Michael V wrote:I am not clear on your reference to Ampere's Law - can you explain further please?
Here's Ampere's Law:

Image

As concerns the statement that the B field varies directly with the amount of charge and with the speed of the charge, we can just focus on the "I" term, which is current density. In "normal" EM theory we wouldn't typically break the current density into its constituent components (i.e., charges and speeds), but that's what current density is -- it's the amount of charge that passes through a given area in a given period of time. So we can have a large number of charged particles pass through the sectional area slowly, or a small number of particles pass quickly, and we'll get the same current density either way. This isn't useful in "normal" electrical engineering applications, but in plasma physics, where the speed of the plasma can vary, this is an important distinction.

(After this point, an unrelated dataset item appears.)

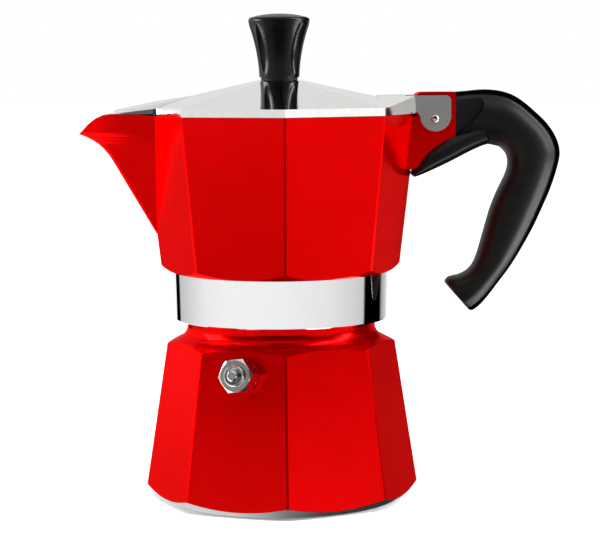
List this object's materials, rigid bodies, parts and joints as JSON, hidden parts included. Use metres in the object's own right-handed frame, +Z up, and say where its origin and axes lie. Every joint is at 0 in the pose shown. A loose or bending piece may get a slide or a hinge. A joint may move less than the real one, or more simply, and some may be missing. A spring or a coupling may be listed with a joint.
{
  "type": "moka pot",
  "caption": "Octagonal stove-top moka pot with painted aluminium chambers, hinged lid, safety valve and curved plastic handle.",
  "frame": {"origin": "centre of the boiler's flat underside, on the surface the pot stands on", "axes": "+Z up along the pot's axis, -X towards the spout, +X towards the handle, the safety valve faces -Y"},
  "size_m": [0.1586, 0.091, 0.16],
  "materials": {
    "boiler_paint": "cast aluminium with glossy red enamel outside, bare at the foot chamfer and inside",
    "collector_paint": "cast aluminium with glossy red enamel outside, polished bare band at the waist, bare inside",
    "polished_aluminium": "polished",
    "bare_aluminium": "satin",
    "seal_rubber": "matte",
    "plated_brass": "nickel plated",
    "brass": "turned",
    "spring_steel": "drawn wire",
    "black_plastic": "fine-grained satin",
    "plated_steel": "bright",
    "black_rubber": "matte"
  },
  "bodies": {
    "boiler": {"boiler": "boiler_paint", "valve_body": "plated_brass", "valve_seal": "seal_rubber", "valve_retainer": "plated_brass", "valve_spring": "spring_steel"},
    "valve_piston": {"valve_piston": "brass", "piston_seal": "seal_rubber"},
    "funnel": {"funnel": "bare_aluminium", "funnel_disc": "bare_aluminium"},
    "gasket": {"gasket": "seal_rubber"},
    "collector": {"collector": "collector_paint", "filter_plate": "bare_aluminium", "handle": "black_plastic", "handle_pin": "plated_steel", "hinge_pin": "plated_steel"},
    "lid": {"lid": "polished_aluminium", "knob": "black_plastic", "knob_insert": "brass", "knob_washer": "black_rubber", "knob_screw": "plated_steel"}
  },
  "joints": [
    {"name": "collector_rise", "type": "slide", "parent": "boiler", "child": "gasket", "axis": [0, 0, 1], "range_m": [0, 0.0091]},
    {"name": "collector_turn", "type": "hinge", "parent": "gasket", "child": "collector", "pos_m": [0, 0, 0.06], "axis": [0, 0, 1], "range_deg": [0, 1080]},
    {"name": "funnel_lift", "type": "slide", "parent": "boiler", "child": "funnel", "axis": [0, 0, 1], "range_m": [0, 0.0046]},
    {"name": "lid_hinge", "type": "hinge", "parent": "collector", "child": "lid", "pos_m": [0.0508, 0, 0.1253], "axis": [0, 1, 0], "range_deg": [0, 95]},
    {"name": "valve_travel", "type": "slide", "parent": "boiler", "child": "valve_piston", "axis": [-0.3789, -0.9147, 0.1409], "range_m": [0, 0.0012], "stiffness_N_per_m": 900, "springref_m": -0.001, "deforming": ["valve_spring"]}
  ],
  "couplings": [
    {"joint": "collector_rise", "follows": "collector_turn", "m_per_rad": 0.00047746},
    {"joint": "funnel_lift", "follows": "collector_turn", "m_per_rad": 0.00023873}
  ]
}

Michael V wrote:Only free-electrons contribute to the emission of magnetic fields; electromagnetism in general are phenomena associated with the charge emissions of free-electrons.
I maintain that all moving electric charges generate magnetic fields. This includes electrons and protons. The corollary of this is that electric currents can be induced by magnetic fields, and the "currents" can be moving electrons or moving protons. In tokamaks, those are protons being accelerated by time-varying magnetic fields, not electrons. So electromagnetically, protons and electrons are identical, and all of the same principles apply. It's just that in typical electrical engineering applications, we would never think of moving protons -- due to their mass (not to mention the strength of their crystal lattices) they stay where they are, and the electrons do all of the moving. But the topic isn't electrical engineering -- it's plasma physics. ;)
Michael V wrote:Secondly, kinetic motion is not required, after all electrons are not moving kinetically in a copper wire are they.
Yep.
Michael V wrote:Why do you think that voltage drops with free-electron velocity approaching c?
I didn't say that it did. I said that B gets stronger, not that E gets weaker.
Michael V wrote:And does e change with velocity at all? I think it might, but what persuades you?
E doesn't change with velocity per se. If the velocity moves the particle through a potential gradient, it gets into a different field density, but I don't think that this is what you mean. E is not a function of velocity, but B is (if the velocity alters the current density).